St. George's Episcopal Church, Summervile, South Carolina
Good Friday, 2017
The church is looking steadfastly toward resurrection now.
We will have faithfully opened our schedules and our hearts to Jesus’ hardship
and agony. We will have been impacted deep within our souls by the pathos of
Mary as she watched her innocent Son die
upon the horrible cross. We will sense the uneasy hush of Saturday, when Jesus
lay dead in the tomb, and we will relate to all the deaths of all the friends
and all the loved ones we have ever lost.
I like to visit my father’s grave on Holy Saturday. As a
priest I don’t always get the chance (this is the busiest time of the year at
the church), but at least in my heart I go there. Off to the right a bit in
that same graveyard is my sister’s gravestone. And now, within a mere few feet,
the body of a dear, dear friend lies in waiting, having just been buried there
last month. Waiting for what?
Whenever we lose someone we love, we begin the slow process
of reconciling with death. People encourage us to get to the place of
“acceptance”. They bear us up in our shock. They listen to our sadness, our
anger, our emptiness. And they wait. They wait for us to return to “normal”, to
be restored to them as the old friend we used to be before our life was altered
by the finality of death. We try to reconcile with the fact that they’re not
coming back. We have to find a way to go on. We have to find a way to be happy
again.
On Sunday we will read the story of the greatest joy
imaginable; that is, the resurrection of Jesus. The reversal of death. The
stunned near-disbelief of his friends and family. He is alive! It was grief in
reverse. Now they had to get used to the fact that He is alive. They had to
come to the acceptance, not of death, but of Life. It must have felt so weird and
exhilarating all at the same time. It was as though they were going to have to
figure out how to live with Life-- as though they were going to have to figure
out how to experience sadness again because, after this, there was no more
reason to be sad or to be afraid of death—ever again.
These disciples were altered by Jesus’ death. But they were
altered by His life even more. It is that way with the entire world. Because of
the resurrection of Jesus, death does not mean what it used to mean. Death is
now no more than a doorway. Jesus’ bodily resurrection was a sign and a promise
that our own physical bodies will rise again to new life, as well. We say it
every single Sunday in our creed: “We look for the resurrection of the dead,
and the Life of the world to come. Amen.” This Easter Sunday is the signature
Sunday of that statement. The rest of Eastertide will be a time for us as the
church to come to the acceptance of Life.

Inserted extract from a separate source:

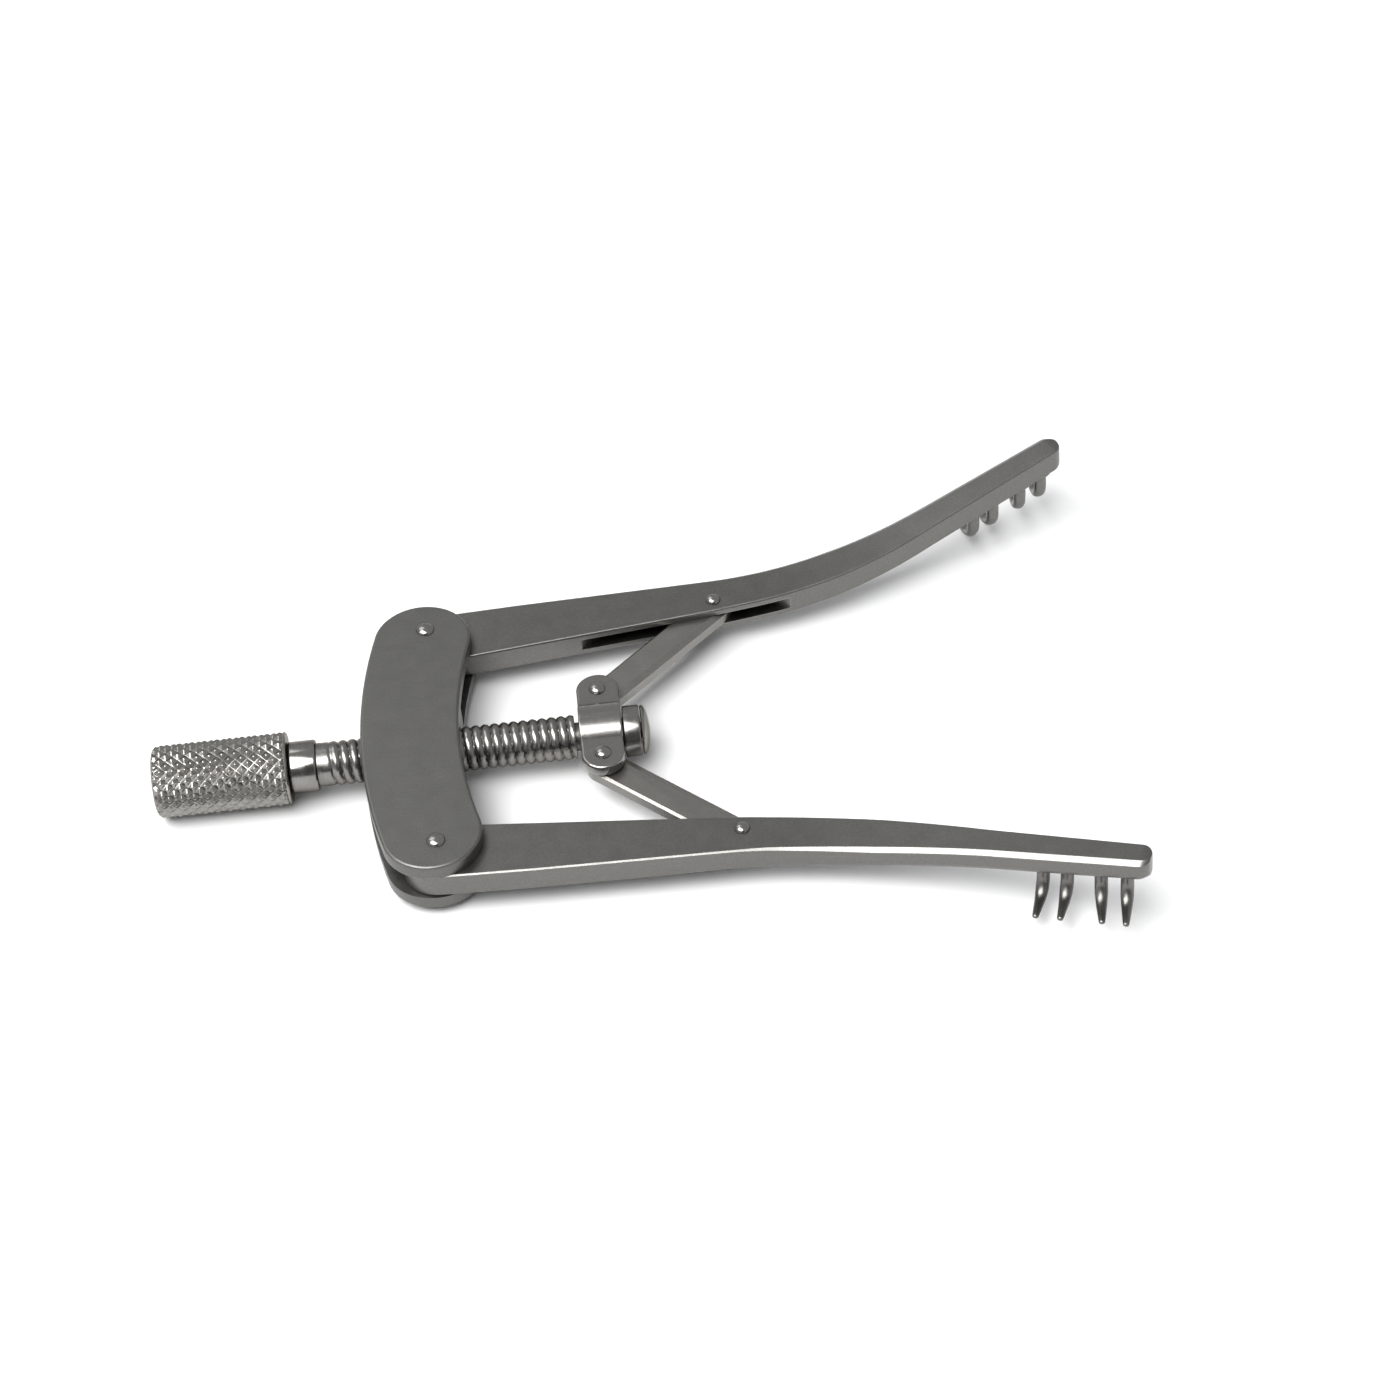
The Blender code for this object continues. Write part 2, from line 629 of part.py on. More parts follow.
# ------------------------------------------------------------------- spindle
def spindle_profile():
    """Run down the outside from the prong end to the knob end."""
    start = COLLAR_END_X + FACE_GAP
    points = [(0.0, start - STUB_DEPTH), (STUB_RADIUS + PIN_FIT, start - STUB_DEPTH)]
    points += [(STUB_RADIUS + PIN_FIT, start), (JOURNAL_RADIUS, start)]
    points += [(JOURNAL_RADIUS, THREAD_END_X), (THREAD_ROOT_RADIUS, THREAD_END_X)]
    turns = int((THREAD_END_X - THREAD_START_X) / THREAD_PITCH)
    for number in range(turns):
        groove = THREAD_END_X - THREAD_PITCH * number
        for share in THREAD_CREST_SHARES:
            points.append((THREAD_CREST_RADIUS, groove - share * THREAD_PITCH))
        points.append((THREAD_ROOT_RADIUS, groove - THREAD_PITCH))
    points += [(SHANK_RADIUS, THREAD_END_X - THREAD_PITCH * turns - FACE_GAP)]
    points += [(SHANK_RADIUS, NECK_END_X + FACE_GAP)]
    points += [(TAIL_RADIUS, NECK_END_X + FACE_GAP), (TAIL_RADIUS, KNOB_END_X - TAIL_DEPTH + FACE_GAP)]
    points.append((0.0, KNOB_END_X - TAIL_DEPTH + FACE_GAP))
    return points


def knob_profile():
    bore = TAIL_RADIUS + PIN_FIT
    points = [(0.0, KNOB_END_X - TAIL_DEPTH), (bore, KNOB_END_X - TAIL_DEPTH), (bore, KNOB_END_X)]
    points += [(KNOB_RADIUS - KNOB_CHAMFER, KNOB_END_X), (KNOB_RADIUS, KNOB_END_X - KNOB_CHAMFER)]
    for inwards, along in KNOB_ROUND:
        points.append((KNOB_RADIUS - inwards * KNOB_CHAMFER, KNOB_START_X + along * KNOB_CHAMFER))
    points.append((0.0, KNOB_START_X))
    return points


def ring_profile(bore, radius, start, end, chamfer):
    """A ring's closed section, run down its outer side and back up its bore."""
    outside = [(radius - chamfer, end), (radius, end - chamfer), (radius, start + chamfer)]
    return [(bore, end), *outside, (radius - chamfer, start), (bore, start)]


def button_profile():
    stub_end = COLLAR_END_X + FACE_GAP - STUB_DEPTH + FACE_GAP
    back = COLLAR_END_X + 2 * FACE_GAP
    points = [(0.0, BUTTON_END_X)]
    for share, depth in BUTTON_DOME:
        points.append((share * BUTTON_RADIUS, BUTTON_END_X - depth))
    points += [(BUTTON_RADIUS, BUTTON_END_X - BUTTON_RIM_DEPTH), (BUTTON_RADIUS, back + BUTTON_CHAMFER)]
    points += [(BUTTON_RADIUS - BUTTON_CHAMFER, back), (STUB_RADIUS, back)]
    points += [(STUB_RADIUS, stub_end), (0.0, stub_end)]
    return points


def build_spindle(spin):
    neck = ring_profile(TAIL_RADIUS + PIN_FIT, NECK_RADIUS, NECK_START_X, NECK_END_X, NECK_CHAMFER)
    collar = ring_profile(
        JOURNAL_RADIUS + PIN_FIT, COLLAR_RADIUS, COLLAR_START_X, COLLAR_END_X, COLLAR_CHAMFER,
    )
    turned = (
        ("drive_spindle", spindle_profile(), spindle_steel, THREAD_STEPS),
        ("knurled_knob", knob_profile(), knob_steel, KNOB_STEPS),
        ("neck_collar", neck, spindle_steel, ROUND_STEPS),
        ("retaining_collar", collar, spindle_steel, ROUND_STEPS),
        ("end_button", button_profile(), spindle_steel, ROUND_STEPS),
    )
    for name, profile, material, steps in turned:
        turned_part(name, profile, material, (-SWIVEL_X, 0.0, 0.0), steps, along_x=True, parent=spin)


# ------------------------------------------------------------------ assembly
clear_scene()
parts = make_collection(OBJECT_NAME)
cutters = make_collection(OBJECT_NAME + "_cutters")

yoke_steel = steel("satin_yoke_steel", (0.30, 0.295, 0.285), 0.42)
arm_steel = steel("satin_arm_steel", (0.34, 0.335, 0.325), 0.38)
link_steel = steel("satin_link_steel", (0.34, 0.33, 0.32), 0.36)
swivel_steel = steel("polished_swivel_steel", (0.48, 0.47, 0.46), 0.24)
spindle_steel = steel("polished_spindle_steel", (0.50, 0.49, 0.47), 0.22)
knob_steel = steel("knurled_knob_steel", (0.58, 0.57, 0.54), 0.34)
rivet_steel = steel("rivet_steel", (0.42, 0.41, 0.40), 0.28)

carriage_empty = add_empty("swivel_carriage", (SWIVEL_X, 0.0, SPINDLE_Z))
spin_empty = add_empty("spindle_spin", (0.0, 0.0, 0.0), carriage_empty)

build_yoke()
build_swivel(carriage_empty)
build_spindle(spin_empty)
for arm_side, arm_name in ((1, "left"), (-1, "right")):
    built_arm = build_arm(arm_side, arm_name)
    build_link(arm_side, arm_name, carriage_empty)
    build_rivets(arm_side, arm_name, built_arm, carriage_empty)
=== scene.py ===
import json
import math

import bmesh
import bpy
from mathutils import Matrix, Vector


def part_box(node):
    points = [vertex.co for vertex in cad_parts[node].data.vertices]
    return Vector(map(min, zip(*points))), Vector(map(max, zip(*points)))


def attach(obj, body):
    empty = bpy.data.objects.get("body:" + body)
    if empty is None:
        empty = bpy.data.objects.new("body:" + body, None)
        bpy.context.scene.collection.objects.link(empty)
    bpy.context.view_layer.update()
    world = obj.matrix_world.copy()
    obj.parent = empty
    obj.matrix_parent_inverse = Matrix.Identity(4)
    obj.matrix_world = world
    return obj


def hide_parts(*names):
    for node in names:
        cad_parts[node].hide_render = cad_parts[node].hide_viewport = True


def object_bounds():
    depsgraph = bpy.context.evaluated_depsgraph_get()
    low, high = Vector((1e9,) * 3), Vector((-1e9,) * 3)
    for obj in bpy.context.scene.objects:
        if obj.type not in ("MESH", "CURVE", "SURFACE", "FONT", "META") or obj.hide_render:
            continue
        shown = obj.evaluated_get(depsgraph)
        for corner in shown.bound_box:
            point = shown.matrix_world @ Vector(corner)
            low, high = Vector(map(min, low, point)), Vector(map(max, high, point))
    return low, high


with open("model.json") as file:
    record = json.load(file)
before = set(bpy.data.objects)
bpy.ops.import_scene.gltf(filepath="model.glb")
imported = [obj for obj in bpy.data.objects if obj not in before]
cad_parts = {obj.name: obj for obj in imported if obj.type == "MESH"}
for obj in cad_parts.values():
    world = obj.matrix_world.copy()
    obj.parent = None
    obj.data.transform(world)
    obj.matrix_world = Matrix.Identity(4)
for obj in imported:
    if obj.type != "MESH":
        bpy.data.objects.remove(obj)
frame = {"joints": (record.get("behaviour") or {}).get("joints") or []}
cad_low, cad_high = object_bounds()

MM = 0.001


# ---------------------------------------------------------- places from the frame
def joint_place(name):
    joint = next(joint for joint in frame["joints"] if joint["name"] == name)
    return Vector(joint["pos_m"]) / MM


def node_box(name):
    low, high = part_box(name)
    return low / MM, high / MM


PIVOT_Y = joint_place("left_arm_swing").y
SPINDLE_Z = joint_place("left_arm_swing").z
SWIVEL_X = joint_place("left_link_swing").x
SWIVEL_PIN_Y = joint_place("left_link_swing").y
YOKE_TOP = node_box("yoke_body")[1].z
KNOB_LOW, KNOB_HIGH = node_box("knurled_knob")
NECK_LOW, NECK_HIGH = node_box("neck_collar")
COLLAR_LOW, COLLAR_HIGH = node_box("retaining_collar")
BUTTON_LOW, BUTTON_HIGH = node_box("end_button")
LINK_PIN_LOW, LINK_PIN_HIGH = node_box("left_link_rivet")
SADDLE_LOW, SADDLE_HIGH = node_box("swivel_saddle")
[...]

We have been altered by the deaths of our loved ones. And it
feels so permanent. But even more permanently will we be altered by their life.
My friend, recently buried, is not “waiting” for anything. He is enjoying the
fullness of the presence of God. But his body waits, as mine will wait, in the
hope of the resurrection.
I wait now to celebrate this mystery of God again this
Sunday. And I pray for the joy of that hope to be with you all this Easter.